Sob a lei turca, essas mortes "por honra" são consideradas crimes cometidos sob "provocação pesada", e as sentenças são leves.
Hasan Gemici, ministro turco para os Direitos das Mulheres, diz que deseja acabar com isso.
As mortes "por honra" não são crimes passionais, mas planejadas a sangue frio, de acordo com Canan Arin, ativista que luta pelos direitos femininos.
"Se a comunidade acha que uma menina desonrou a família, seus parentes são condenados ao ostracismo. E eles se sentem obrigados a matá-la. Houve cinco ou seis casos que foram para um tribunal nos últimos anos, mas ninguém se apresenta como testemunha.

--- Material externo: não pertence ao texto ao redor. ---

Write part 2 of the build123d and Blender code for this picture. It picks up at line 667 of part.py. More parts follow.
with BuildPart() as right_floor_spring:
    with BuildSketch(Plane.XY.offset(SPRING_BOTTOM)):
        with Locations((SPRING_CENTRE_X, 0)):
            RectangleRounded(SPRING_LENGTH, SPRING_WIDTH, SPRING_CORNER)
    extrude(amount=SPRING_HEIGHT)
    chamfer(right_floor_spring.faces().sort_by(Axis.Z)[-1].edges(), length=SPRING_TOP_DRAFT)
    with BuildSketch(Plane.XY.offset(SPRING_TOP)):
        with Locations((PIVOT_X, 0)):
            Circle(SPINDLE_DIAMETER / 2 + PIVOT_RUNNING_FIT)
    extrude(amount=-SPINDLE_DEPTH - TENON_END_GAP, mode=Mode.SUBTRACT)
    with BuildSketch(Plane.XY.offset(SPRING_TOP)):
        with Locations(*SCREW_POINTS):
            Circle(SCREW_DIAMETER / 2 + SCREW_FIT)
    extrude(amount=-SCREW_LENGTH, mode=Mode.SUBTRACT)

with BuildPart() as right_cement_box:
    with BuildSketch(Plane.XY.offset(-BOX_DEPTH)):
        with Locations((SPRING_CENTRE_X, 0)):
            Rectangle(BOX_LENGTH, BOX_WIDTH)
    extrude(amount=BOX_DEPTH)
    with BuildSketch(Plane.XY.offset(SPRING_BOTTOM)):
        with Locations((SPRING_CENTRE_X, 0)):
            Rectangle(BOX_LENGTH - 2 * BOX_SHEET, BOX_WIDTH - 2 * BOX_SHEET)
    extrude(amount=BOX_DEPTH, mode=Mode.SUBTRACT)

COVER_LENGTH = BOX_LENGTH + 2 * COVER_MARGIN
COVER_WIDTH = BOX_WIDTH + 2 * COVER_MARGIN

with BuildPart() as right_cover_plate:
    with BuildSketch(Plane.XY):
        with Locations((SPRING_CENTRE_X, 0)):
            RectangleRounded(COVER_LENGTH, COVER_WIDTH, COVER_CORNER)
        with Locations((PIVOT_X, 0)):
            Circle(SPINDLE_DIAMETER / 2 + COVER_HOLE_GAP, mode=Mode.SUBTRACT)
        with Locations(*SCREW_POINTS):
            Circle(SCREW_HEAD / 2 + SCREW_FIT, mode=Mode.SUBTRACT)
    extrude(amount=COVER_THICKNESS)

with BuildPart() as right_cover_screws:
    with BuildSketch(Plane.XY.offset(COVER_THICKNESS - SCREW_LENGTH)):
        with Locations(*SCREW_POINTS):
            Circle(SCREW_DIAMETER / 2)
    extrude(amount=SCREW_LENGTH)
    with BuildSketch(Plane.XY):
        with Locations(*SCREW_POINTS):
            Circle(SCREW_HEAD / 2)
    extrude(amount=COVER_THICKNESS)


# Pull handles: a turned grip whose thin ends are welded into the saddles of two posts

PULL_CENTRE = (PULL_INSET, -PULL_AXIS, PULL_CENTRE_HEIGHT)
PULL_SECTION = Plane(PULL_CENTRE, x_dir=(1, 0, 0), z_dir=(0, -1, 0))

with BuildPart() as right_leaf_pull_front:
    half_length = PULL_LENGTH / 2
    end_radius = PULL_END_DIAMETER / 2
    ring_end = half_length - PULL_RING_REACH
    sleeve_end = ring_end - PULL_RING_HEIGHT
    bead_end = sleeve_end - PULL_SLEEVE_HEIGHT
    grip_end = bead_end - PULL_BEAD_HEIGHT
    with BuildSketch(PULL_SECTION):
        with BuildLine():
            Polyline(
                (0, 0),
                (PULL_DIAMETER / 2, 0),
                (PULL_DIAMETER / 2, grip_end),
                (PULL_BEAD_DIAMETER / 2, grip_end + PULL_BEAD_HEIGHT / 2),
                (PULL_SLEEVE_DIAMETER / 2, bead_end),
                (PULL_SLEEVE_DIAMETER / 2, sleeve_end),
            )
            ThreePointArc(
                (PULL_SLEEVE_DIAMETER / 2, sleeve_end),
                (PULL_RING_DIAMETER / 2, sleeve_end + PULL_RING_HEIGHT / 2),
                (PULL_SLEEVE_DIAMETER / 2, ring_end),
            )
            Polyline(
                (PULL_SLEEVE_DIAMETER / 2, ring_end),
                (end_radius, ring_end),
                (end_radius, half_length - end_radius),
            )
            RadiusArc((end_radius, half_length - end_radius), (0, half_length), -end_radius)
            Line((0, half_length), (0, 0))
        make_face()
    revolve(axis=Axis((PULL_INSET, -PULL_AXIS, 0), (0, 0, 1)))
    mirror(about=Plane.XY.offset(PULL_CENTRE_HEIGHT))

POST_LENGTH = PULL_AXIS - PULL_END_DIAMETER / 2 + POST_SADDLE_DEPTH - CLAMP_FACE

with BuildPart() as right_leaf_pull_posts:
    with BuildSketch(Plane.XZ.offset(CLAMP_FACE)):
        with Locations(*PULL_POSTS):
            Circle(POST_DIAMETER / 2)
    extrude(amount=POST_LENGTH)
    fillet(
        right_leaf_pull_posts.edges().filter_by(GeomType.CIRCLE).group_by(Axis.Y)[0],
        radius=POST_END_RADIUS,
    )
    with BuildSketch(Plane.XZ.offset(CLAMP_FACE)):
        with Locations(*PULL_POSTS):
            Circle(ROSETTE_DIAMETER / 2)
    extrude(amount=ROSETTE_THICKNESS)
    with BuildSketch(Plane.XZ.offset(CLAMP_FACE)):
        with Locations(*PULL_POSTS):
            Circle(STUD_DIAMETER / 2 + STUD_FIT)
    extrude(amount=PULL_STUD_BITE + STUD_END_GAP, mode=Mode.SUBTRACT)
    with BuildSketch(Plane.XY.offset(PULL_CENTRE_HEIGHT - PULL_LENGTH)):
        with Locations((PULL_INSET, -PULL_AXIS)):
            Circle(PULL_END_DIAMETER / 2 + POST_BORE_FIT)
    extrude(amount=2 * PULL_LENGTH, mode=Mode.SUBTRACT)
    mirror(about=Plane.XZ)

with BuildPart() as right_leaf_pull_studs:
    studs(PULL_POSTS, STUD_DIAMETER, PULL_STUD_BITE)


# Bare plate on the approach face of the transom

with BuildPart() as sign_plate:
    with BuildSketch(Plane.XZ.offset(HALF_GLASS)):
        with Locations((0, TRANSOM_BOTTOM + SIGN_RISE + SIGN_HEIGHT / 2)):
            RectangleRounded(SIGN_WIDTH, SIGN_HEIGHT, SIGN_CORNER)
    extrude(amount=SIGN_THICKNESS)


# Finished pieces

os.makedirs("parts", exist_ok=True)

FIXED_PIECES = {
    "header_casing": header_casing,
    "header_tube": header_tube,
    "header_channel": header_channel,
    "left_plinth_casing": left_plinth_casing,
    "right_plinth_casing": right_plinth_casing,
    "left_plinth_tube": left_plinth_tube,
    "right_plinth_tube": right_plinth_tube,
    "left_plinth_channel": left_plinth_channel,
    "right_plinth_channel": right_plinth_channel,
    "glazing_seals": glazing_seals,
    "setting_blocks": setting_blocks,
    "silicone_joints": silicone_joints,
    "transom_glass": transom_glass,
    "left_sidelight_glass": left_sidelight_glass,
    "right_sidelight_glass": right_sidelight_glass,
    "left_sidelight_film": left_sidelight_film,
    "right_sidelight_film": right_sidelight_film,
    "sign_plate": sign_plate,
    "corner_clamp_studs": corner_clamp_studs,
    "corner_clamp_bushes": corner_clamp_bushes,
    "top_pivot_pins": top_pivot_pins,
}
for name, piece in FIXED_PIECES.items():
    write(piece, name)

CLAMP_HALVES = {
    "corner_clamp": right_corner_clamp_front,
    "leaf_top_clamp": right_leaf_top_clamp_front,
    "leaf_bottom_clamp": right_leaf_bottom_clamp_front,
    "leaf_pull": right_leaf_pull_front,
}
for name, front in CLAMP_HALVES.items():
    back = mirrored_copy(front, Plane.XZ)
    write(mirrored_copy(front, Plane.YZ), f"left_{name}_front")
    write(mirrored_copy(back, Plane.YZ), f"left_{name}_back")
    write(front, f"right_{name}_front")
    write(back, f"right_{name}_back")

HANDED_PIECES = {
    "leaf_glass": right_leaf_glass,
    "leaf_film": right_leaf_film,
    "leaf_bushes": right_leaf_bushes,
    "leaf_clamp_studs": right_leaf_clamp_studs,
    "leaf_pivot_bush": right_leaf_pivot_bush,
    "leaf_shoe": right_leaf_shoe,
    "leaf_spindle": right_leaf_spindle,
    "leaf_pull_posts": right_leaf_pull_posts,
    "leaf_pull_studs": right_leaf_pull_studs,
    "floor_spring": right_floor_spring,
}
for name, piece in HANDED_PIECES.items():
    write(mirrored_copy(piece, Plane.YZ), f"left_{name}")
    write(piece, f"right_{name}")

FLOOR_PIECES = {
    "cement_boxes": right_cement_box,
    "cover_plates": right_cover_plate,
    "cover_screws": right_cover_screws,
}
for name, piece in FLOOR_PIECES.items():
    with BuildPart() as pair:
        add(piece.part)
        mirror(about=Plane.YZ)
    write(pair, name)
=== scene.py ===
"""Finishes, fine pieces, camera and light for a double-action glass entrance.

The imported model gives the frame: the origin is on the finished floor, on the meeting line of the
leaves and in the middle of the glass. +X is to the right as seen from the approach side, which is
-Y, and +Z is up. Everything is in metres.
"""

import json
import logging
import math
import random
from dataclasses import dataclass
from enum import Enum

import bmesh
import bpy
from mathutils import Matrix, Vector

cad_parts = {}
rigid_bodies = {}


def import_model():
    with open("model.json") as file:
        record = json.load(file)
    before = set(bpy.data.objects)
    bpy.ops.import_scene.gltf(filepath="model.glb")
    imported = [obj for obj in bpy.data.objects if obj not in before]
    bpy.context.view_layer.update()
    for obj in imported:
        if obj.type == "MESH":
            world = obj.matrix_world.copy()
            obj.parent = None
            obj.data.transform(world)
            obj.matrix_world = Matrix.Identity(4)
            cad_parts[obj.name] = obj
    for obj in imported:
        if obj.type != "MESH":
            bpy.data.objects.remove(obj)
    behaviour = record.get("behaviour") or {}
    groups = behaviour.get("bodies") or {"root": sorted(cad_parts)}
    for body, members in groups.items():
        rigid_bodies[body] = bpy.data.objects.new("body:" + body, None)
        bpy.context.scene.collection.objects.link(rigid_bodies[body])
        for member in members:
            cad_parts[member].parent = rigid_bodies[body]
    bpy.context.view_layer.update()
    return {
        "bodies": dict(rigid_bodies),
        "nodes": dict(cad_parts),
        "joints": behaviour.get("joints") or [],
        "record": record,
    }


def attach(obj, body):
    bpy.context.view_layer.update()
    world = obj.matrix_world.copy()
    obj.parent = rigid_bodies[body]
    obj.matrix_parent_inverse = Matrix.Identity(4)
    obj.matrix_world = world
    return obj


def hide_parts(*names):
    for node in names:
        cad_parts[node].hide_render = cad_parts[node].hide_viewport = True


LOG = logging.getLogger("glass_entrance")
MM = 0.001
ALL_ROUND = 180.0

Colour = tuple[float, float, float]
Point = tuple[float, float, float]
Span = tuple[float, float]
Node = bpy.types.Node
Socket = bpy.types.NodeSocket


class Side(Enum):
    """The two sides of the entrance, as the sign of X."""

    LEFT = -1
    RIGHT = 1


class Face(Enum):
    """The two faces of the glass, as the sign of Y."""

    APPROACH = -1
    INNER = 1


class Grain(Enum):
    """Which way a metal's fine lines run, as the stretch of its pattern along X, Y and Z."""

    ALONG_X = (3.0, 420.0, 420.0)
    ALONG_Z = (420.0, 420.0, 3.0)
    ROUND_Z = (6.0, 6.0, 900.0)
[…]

No ano passado, uma mulher conseguiu sobreviver a uma tentativa de assassinato -tentaram jogá-la no rio Eufrates. Ela mudou o nome e passou a esconder-se."
Em outro caso, uma mulher que não era casada foi esfaqueada até a morte por um primo adolescente numa rua movimentada de Sanliurfa. Apenas um comerciante se apresentou como testemunha. O assassino foi condenado a pouco mais de dois anos de prisão.
"É como se essas mulheres fossem sempre "culpadas'", explica Seyda Toreuk, também ativista pelos direitos da mulher.
"O erro de algumas é simplesmente ir ao cinema com um homem. Uma mulher foi morta porque lhe dedicaram uma canção no rádio. A família pensou que a dedicatória viesse de um amante."
O Ministério para os Direitos da Mulher afirma que pôr fim às mortes "por honra" é sua prioridade.
Mas, com a proximidade das eleições, em 18 de abril, a chance de eles conseguirem logo uma nova lei no Parlamento é pequena.
"O problema é que a sociedade, incluindo as mulheres, acredita que matar para defender a honra é justificável. A única maneira de mudar isso é educando o povo".